- **CAD and scene scripts**
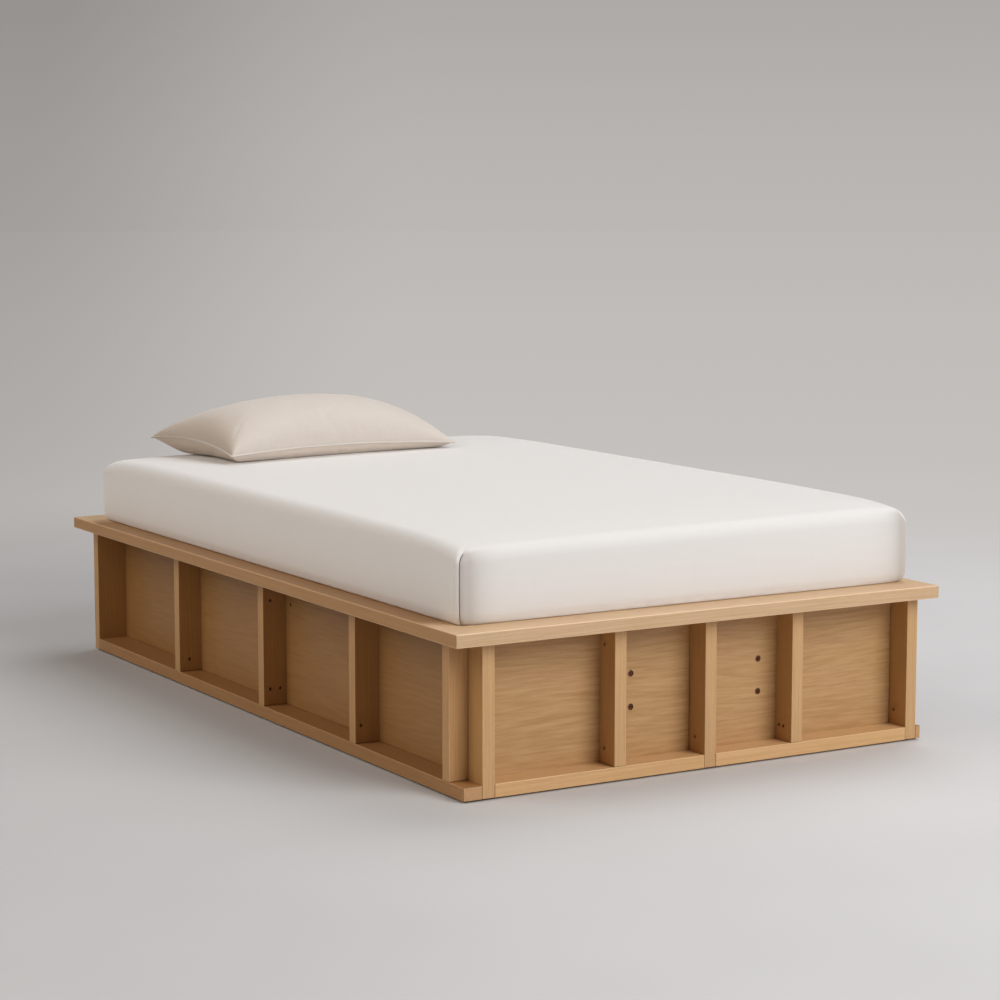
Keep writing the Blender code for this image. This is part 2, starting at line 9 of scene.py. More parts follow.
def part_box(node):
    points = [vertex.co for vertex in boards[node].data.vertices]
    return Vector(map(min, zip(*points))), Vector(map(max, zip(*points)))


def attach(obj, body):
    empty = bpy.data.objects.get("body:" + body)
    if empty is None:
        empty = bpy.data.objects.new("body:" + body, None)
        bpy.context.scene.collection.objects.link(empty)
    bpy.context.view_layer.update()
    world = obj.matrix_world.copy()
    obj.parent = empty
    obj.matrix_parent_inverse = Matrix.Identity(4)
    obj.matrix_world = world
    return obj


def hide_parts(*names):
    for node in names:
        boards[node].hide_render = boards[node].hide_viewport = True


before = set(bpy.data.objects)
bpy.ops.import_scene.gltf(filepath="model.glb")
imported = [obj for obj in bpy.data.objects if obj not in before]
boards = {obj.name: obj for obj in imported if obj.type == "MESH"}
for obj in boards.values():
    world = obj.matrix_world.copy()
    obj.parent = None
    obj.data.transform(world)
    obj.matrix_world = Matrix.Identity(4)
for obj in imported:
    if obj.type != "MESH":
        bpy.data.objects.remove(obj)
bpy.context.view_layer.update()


# Frame boards of the base
# Oak boards 30 mm thick, planed, sanded, oiled and rubbed along their edges. The bottom boards
# and rails lie along the floor; the posts, dividers and end panels stand upright on and between
# them, glued and screwed. The grain runs along the length of every board. The eased edges are
# painted lighter, partly as rubbed wear and partly as a painted highlight, and some faces are
# painted darker as painted shade, by which way they face and where they stand in the bed.

class Wire:
    """An output of a node. Arithmetic between wires adds Math nodes."""

    def __init__(self, nodes, socket):
        self.nodes = nodes
        self.socket = socket

    def out(self, name):
        return Wire(self.nodes, self.socket.node.outputs[name])

    def math(self, operation, *others):
        return self.nodes.add("Math", {"operation": operation}, dict(enumerate((self, *others))))

    def __add__(self, other):
        return self.math("ADD", other)

    __radd__ = __add__

    def __sub__(self, other):
        return self.math("SUBTRACT", other)

    def __rsub__(self, other):
        return self.nodes.add("Math", {"operation": "SUBTRACT"}, {0: other, 1: self})

    def __mul__(self, other):
        return self.math("MULTIPLY", other)

    __rmul__ = __mul__

    def __truediv__(self, other):
        return self.math("DIVIDE", other)

    def __abs__(self):
        return self.math("ABSOLUTE")

    def over(self, limit):
        return self.math("GREATER_THAN", limit)

    def soft_step(self, low, high):
        """0 below low, 1 above high, and a smooth turn between them."""
        return self.nodes.add("MapRange", {"interpolation_type": "SMOOTHSTEP"},
                              {0: self, 1: low, 2: high})


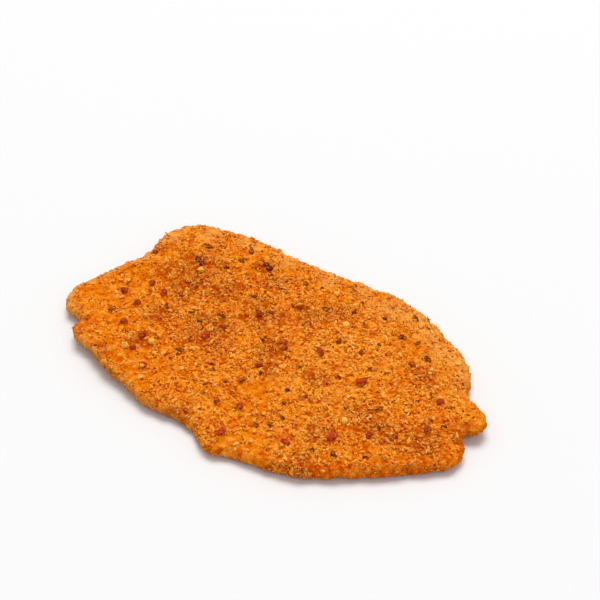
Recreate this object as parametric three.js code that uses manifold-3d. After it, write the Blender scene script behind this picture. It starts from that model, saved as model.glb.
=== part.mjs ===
// A breaded schnitzel: one thin cutlet, pounded flat and coated all over in spiced breadcrumbs.
// Millimetres, +Z up. +X runs along the cutlet, and the origin lies on the table, under the middle
// of its outline. The cutlet, its crust and the seeds and flakes stuck in the crust are one solid.
import * as THREE from "three";
import { ImprovedNoise } from "three/addons/math/ImprovedNoise.js";
import { mergeVertices } from "three/addons/utils/BufferGeometryUtils.js";
import Module from "manifold-3d";

// ---- Driving dimensions ----

const LENGTH = 172;
const WIDTH = 110;
const THICKNESS = 7; // of the flat middle, crust included

// The rim is round: it bulges furthest at this height, and meets both faces over these distances.
// Clumps of crumbs make its line ragged, by so much, over bumps of this breadth.
const RIM = { height: 2.8, topRounding: 6.5, undersideRounding: 4, ragged: 0.9, bump: 4.5 };

// The outline, anticlockwise from the left end, in shares of half the length and half the width.
const OUTLINE = {
  leftCorner: [[-0.99, -0.44], [-0.925, -0.56], [-0.81, -0.6]],
  spur: [[-0.768, -0.64], [-0.79, -0.7], [-0.73, -0.765]],
  nearEdge: [[-0.61, -0.805], [-0.47, -0.865], [-0.33, -0.895], [-0.2, -0.925], [-0.06, -0.895], [0.05, -0.89]],
  toe: [[0.11, -0.93], [0.19, -0.99], [0.26, -0.93]],
  nearCorner: [[0.4, -0.865], [0.53, -0.79], [0.64, -0.675], [0.78, -0.475], [0.92, -0.25]],
  rightEnd: [[0.985, -0.12], [0.985, 0], [0.945, 0.1]],
  notch: [[0.9, 0.155]],
  tongue: [[0.95, 0.17], [0.98, 0.25], [0.93, 0.37], [0.86, 0.435], [0.8, 0.475]],
  farShoulder: [[0.755, 0.62], [0.68, 0.735], [0.58, 0.82], [0.46, 0.9]],
  crown: [[0.33, 0.965], [0.19, 0.99], [0.04, 0.95]],
  farEdge: [[-0.17, 0.9], [-0.39, 0.87], [-0.57, 0.85], [-0.72, 0.785], [-0.85, 0.735]],
  leftEnd: [[-0.93, 0.59], [-0.94, 0.4], [-0.9, 0.19], [-0.94, 0.07], [-0.955, -0.12], [-0.985, -0.3]],
};

// Where the meat is thicker or thinner: [x, y] of the middle, reach and extra height.
const SWELLS = [
  { at: [-54, 30], reach: 30, height: 3.2 },
  { at: [4, 30], reach: 34, height: 1.8 },
  { at: [-60, -12], reach: 18, height: -0.8 },
  { at: [-16, -10], reach: 24, height: -1.1 },
  { at: [40, -14], reach: 24, height: 1 },
  { at: [60, 14], reach: 16, height: -0.9 },
  { at: [10, -40], reach: 16, height: -0.7 },
];

// Where the rim curls up off the table: [x, y] on the rim, reach along it and rise.
const CURL_DEPTH = 16; // how far in from the rim a curl begins
const CURLS = [
  { at: [-50, -46], reach: 30, rise: 2.4 },
  { at: [84, 14], reach: 11, rise: 2.2 },
  { at: [-80, 22], reach: 24, rise: 1.2 },
];

// Crust relief: size is the breadth of a lump and height how far it stands out or in.
const LUMPS = { size: 10, height: 0.8 };
const CRUMBS = { size: 2.9, height: 0.75 };

// Spices stuck in the crust: those that stand out, [x, y] each, and how many more are strewn.
const MUSTARD_SEEDS = {
  radius: 1.3,
  placed: [
    [-42, -36], [-39.4, -34.5], [-42, -27], [-37, -27], [-61, -2], [-46, -1], [-22, -4], [-16, 10], [-13, 13],
    [-6, 22], [3, 16], [2, 3], [4.5, 0.5], [3, -12], [46, -16], [57, -16], [64, -11], [70, 0],
  ],
  strewn: 12,
};
const HERB_FLAKES = {
  radius: 1.8,
  thickness: 0.9,
  placed: [[4, -22], [51, -3], [56, -10], [-42, 29], [-14, 35], [31, 46]],
  strewn: 7,
};
const PEPPER_FLAKES = {
  radius: 2,
  thickness: 0.9,
  placed: [[16, -47], [38, 4], [-24, -12], [48, -25]],
  strewn: 4,
};

// The strewing, over an ellipse. The same draw seed gives the same places.
const STREWING = { drawSeed: 71, halfLength: 77, halfWidth: 45, gap: 6 };

// Spice sizes lie between these shares of the kind's radius, and the lifts are shares of a seed's
// radius and a flake's thickness: how far the middle stands above the crust.
const SPICE_SIZE = [0.8, 1.1];
const SEED_LIFT = 0.3;
const FLAKE_LIFT = 0.25;

// ---- Mesh fineness ----

const TOP_SPACING = 2.2;
const UNDERSIDE_SPACING = 6;
const TOP_RIM_STEPS = [0, 0.25, 0.9, 2, 3.6, 5.5]; // distances in from the rim
const UNDERSIDE_RIM_STEPS = [0, 0.8, 2.2, 4, 8];

const COATING = new THREE.MeshStandardMaterial({ color: 0xd9791c, roughness: 0.85, metalness: 0 });

// ---- Plan ----

// The plan is cut into rings. They close in on the spine, a line along the middle, so that they
// stay evenly spaced, and lose the outline's notches and bumps on the way.
const SPINE_HALF = (LENGTH - WIDTH) / 2;
const HALF_WIDTH = WIDTH / 2;
const RIM_SAMPLES = 400;
const SMOOTHED_OVER = 20; // samples to each side
const SMOOTHED_EVERY = 10; // samples
const NOTCH_KEEPING = 6; // the higher, the nearer to the rim the notches fade out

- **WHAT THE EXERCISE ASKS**
Extract verbatim only those lines that run from the line with "Recreate this object" to the line with "---- Driving dimensions", inclusive.

- **RESULT OF THE TASK**
Recreate this object as parametric three.js code that uses manifold-3d. After it, write the Blender scene script behind this picture. It starts from that model, saved as model.glb.
=== part.mjs ===
// A breaded schnitzel: one thin cutlet, pounded flat and coated all over in spiced breadcrumbs.
// Millimetres, +Z up. +X runs along the cutlet, and the origin lies on the table, under the middle
// of its outline. The cutlet, its crust and the seeds and flakes stuck in the crust are one solid.
import * as THREE from "three";
import { ImprovedNoise } from "three/addons/math/ImprovedNoise.js";
import { mergeVertices } from "three/addons/utils/BufferGeometryUtils.js";
import Module from "manifold-3d";

// ---- Driving dimensions ----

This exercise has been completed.